As of this article’s publication, PingPongMaestros has 543,000 subscribers on YouTube, 331,000 followers on Instagram, and 215,000 followers on TikTok. Andersson is now one of the top table tennis creators in the world, a partner with Table Tennis TV, and a global ambassador for the sport he loves, all of which he never could have imagined when he posted his first video. Those fears he had? None of them came true. His family and friends support the work he does, and the hundreds of thousands of new fans he has overshadows any negativity he may face.

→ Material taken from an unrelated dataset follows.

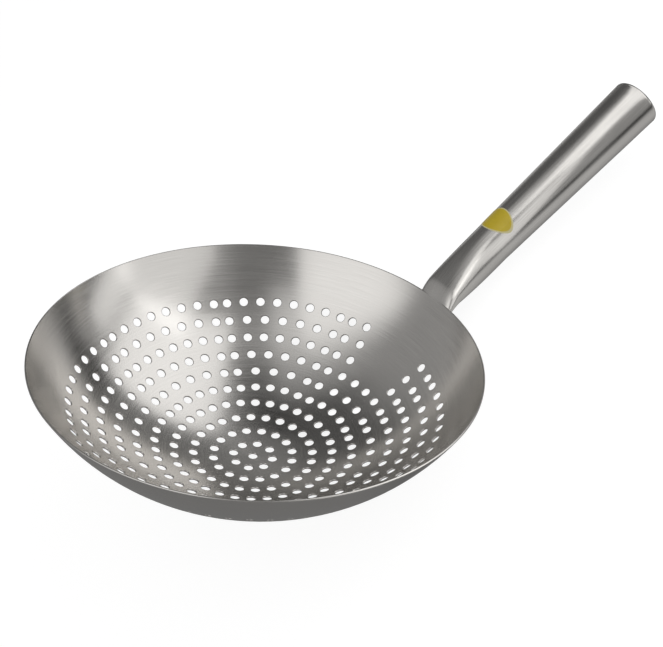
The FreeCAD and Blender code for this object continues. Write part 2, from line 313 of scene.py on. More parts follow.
def punched_and_pressed():
    """The bowl's node tree, with the sheet's sizes as its inputs."""
    inputs = {
        "Hole Radius": ("NodeSocketFloat", HOLE_RADIUS),
        "Hole Edge": ("NodeSocketFloat", HOLE_EDGE),
        "Rim Edge": ("NodeSocketFloat", RIM_EDGE),
        "Sheet": ("NodeSocketFloat", SHEET),
        "Rim Run": ("NodeSocketFloat", rim_run),
        "Joint Run": ("NodeSocketFloat", joint_run),
        "Joint Slope": ("NodeSocketFloat", joint_slope),
        "Bottom Radius": ("NodeSocketFloat", BOTTOM_RADIUS),
        "Bottom Height": ("NodeSocketFloat", bottom_height),
        "Wall Radius": ("NodeSocketFloat", wall_radius),
        "Wall Reach": ("NodeSocketFloat", wall_reach),
        "Wall Height": ("NodeSocketFloat", wall_height),
        "Steel": ("NodeSocketMaterial", None),
    }
    group = node_group("punched_and_pressed", inputs)
    tree = Tree(group)
    sizes = tree.add("NodeGroupInput").outputs
    points = sizes["Geometry"]
    is_band = tree.math("GREATER_THAN", named(tree, "edge"), 0.0)
    is_hole = tree.math("SUBTRACT", 1.0, is_band)
    turn = tree.vector(0.0, 0.0, named(tree, "azimuth"))
    stretch = tree.vector(1.0, named(tree, "stretch"), 1.0)
    # the outlines of the holes, at the skin where their edges have opened out, and of the bands
    open_radius = tree.math("ADD", sizes["Hole Radius"], sizes["Hole Edge"])
    hole_line = tree.add("GeometryNodeCurvePrimitiveCircle", {
        "Resolution": HOLE_POINTS, "Radius": open_radius})
    hole_lines = tree.add("GeometryNodeInstanceOnPoints", {
        "Points": points, "Selection": is_hole, "Instance": hole_line.outputs[0],
        "Rotation": turn, "Scale": stretch})
    band_line = tree.add("GeometryNodeCurvePrimitiveCircle", {
        "Resolution": BAND_POINTS, "Radius": 1.0})
    edge = named(tree, "edge")
    band_lines = tree.add("GeometryNodeInstanceOnPoints", {
        "Points": points, "Selection": is_band, "Instance": band_line.outputs[0],
        "Scale": tree.vector(edge, edge, 1.0)})
    outlines = tree.add("GeometryNodeJoinGeometry")
    for lines in (hole_lines, band_lines):
        tree.tree.links.new(lines.outputs[0], outlines.inputs[0])
    flat = tree.add("GeometryNodeRealizeInstances", {"Geometry": outlines.outputs[0]})
    band = named(tree, "band", "INT")
    fill = tree.add("GeometryNodeFillCurve", {
        "Curve": flat.outputs[0], "Group ID": band}, mode="TRIANGLES")
    # two skins a sheet apart, the linings between them, and the rim
    flipped = tree.add("GeometryNodeFlipFaces", {"Mesh": fill.outputs[0]}).outputs[0]
    below = tree.vector(0.0, 0.0, tree.math("MULTIPLY", sizes["Sheet"], -1.0))
    lower = tree.add("GeometryNodeTransform", {"Geometry": flipped, "Translation": below})
    hole_sizes = sizes["Hole Radius"], sizes["Hole Edge"], sizes["Sheet"]
    one_lining = lining(tree, HOLE_POINTS, *hole_sizes, LINING_ROWS, 1)
    linings = tree.add("GeometryNodeInstanceOnPoints", {
        "Points": points, "Selection": is_hole, "Instance": one_lining,
        "Rotation": turn, "Scale": stretch})
    rim_sizes = sizes["Rim Run"], sizes["Rim Edge"], sizes["Sheet"]
    rim = lining(tree, BAND_POINTS, *rim_sizes, RIM_ROWS, -1)
    rim = tree.add("GeometryNodeFlipFaces", {"Mesh": rim}).outputs[0]
    whole = tree.add("GeometryNodeJoinGeometry")
    for part in (fill.outputs[0], lower.outputs[0], linings.outputs[0], rim):
        tree.tree.links.new(part, whole.inputs[0])
    real = tree.add("GeometryNodeRealizeInstances", {"Geometry": whole.outputs[0]})
    welded = tree.add("GeometryNodeMergeByDistance", {
        "Geometry": real.outputs[0], "Distance": WELD})
    pressed = press(tree, welded.outputs[0], sizes)
    steel = tree.add("GeometryNodeSetMaterial", {"Geometry": pressed, "Material": sizes["Steel"]})
    tree.add("NodeGroupOutput", {"Geometry": steel.outputs[0]})
    return group


def run_nodes(piece, group, values):
    """Runs a tree on a piece and returns its result as a plain mesh."""
    modifier = piece.modifiers.new(group.name, "NODES")
    modifier.node_group = group
    for item in group.interface.items_tree:
        if item.in_out == "INPUT" and item.name in values:
            modifier[item.identifier] = values[item.name]
    graph = bpy.context.evaluated_depsgraph_get()
    mesh = bpy.data.meshes.new_from_object(piece.evaluated_get(graph), depsgraph=graph)
    piece.modifiers.remove(modifier)
    return mesh


steel = bpy.data.materials.new("brushed_bowl_steel")
steel.use_nodes = True
bowl_mesh = run_nodes(blank, punched_and_pressed(), {"Steel": steel})
bpy.data.objects.remove(blank)
print("the bowl has", len(bowl_mesh.vertices), "points and", len(bowl_mesh.polygons), "faces")

# %% [markdown]
# A smooth shell shades by its points' normals. Between the holes the fill has long thin
# triangles, and their averaged normals would wobble in the reflections, so the skins get the
# true normals of the bowl's line. The brush marks need a map as well: across it runs round
# the bowl, up it runs from the middle to the rim.

# %% True normals and the brush map
SKIN_TOLERANCE = 2e-3 * MM


def meridian(points):
    """Azimuth, slope, run and depth through the sheet of points in the bowl's own frame."""
    x, y, z = points.T
    reach = np.hypot(x, y)
    low = np.arctan2(reach, bottom_height - z) < joint_slope
    centre_reach = np.where(low, 0.0, wall_reach)
    centre_height = np.where(low, bottom_height, wall_height)
    radius = np.where(low, BOTTOM_RADIUS, wall_radius)
    slope = np.arctan2(reach - centre_reach, centre_height - z)
    depth = np.hypot(reach - centre_reach, centre_height - z) - radius
    run = np.where(low, slope * BOTTOM_RADIUS, joint_run + (slope - joint_slope) * wall_radius)
    return np.arctan2(y, x), slope, run, depth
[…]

“I think it's some kind of social anxiety … that people think what you're doing is embarrassing or ‘What is he trying to do?’ or ‘Why is he doing this?’” Andersson said. “I think everyone has this very wrong view of the world that other people actually care about what you're doing.”
But the best outcome of all? Table tennis is still a mainstay in Andersson’s life. It took him a while, but Andersson eventually learned how to monetize his content. Now, the 28-year-old has a career that earns him enough to make a living, and he never had to give up table tennis to achieve it.
Andersson hasn’t forgotten about the time when that didn’t seem possible. He still remembers the harsh words he imagined would appear in his comments section, and all of the worst-case scenarios that made it so hard for him to upload his very first video.
And after the millions of views he's earned since he first pushed that “upload” button, there’s only one thing that Andersson regrets:
He should have started this amazing career sooner.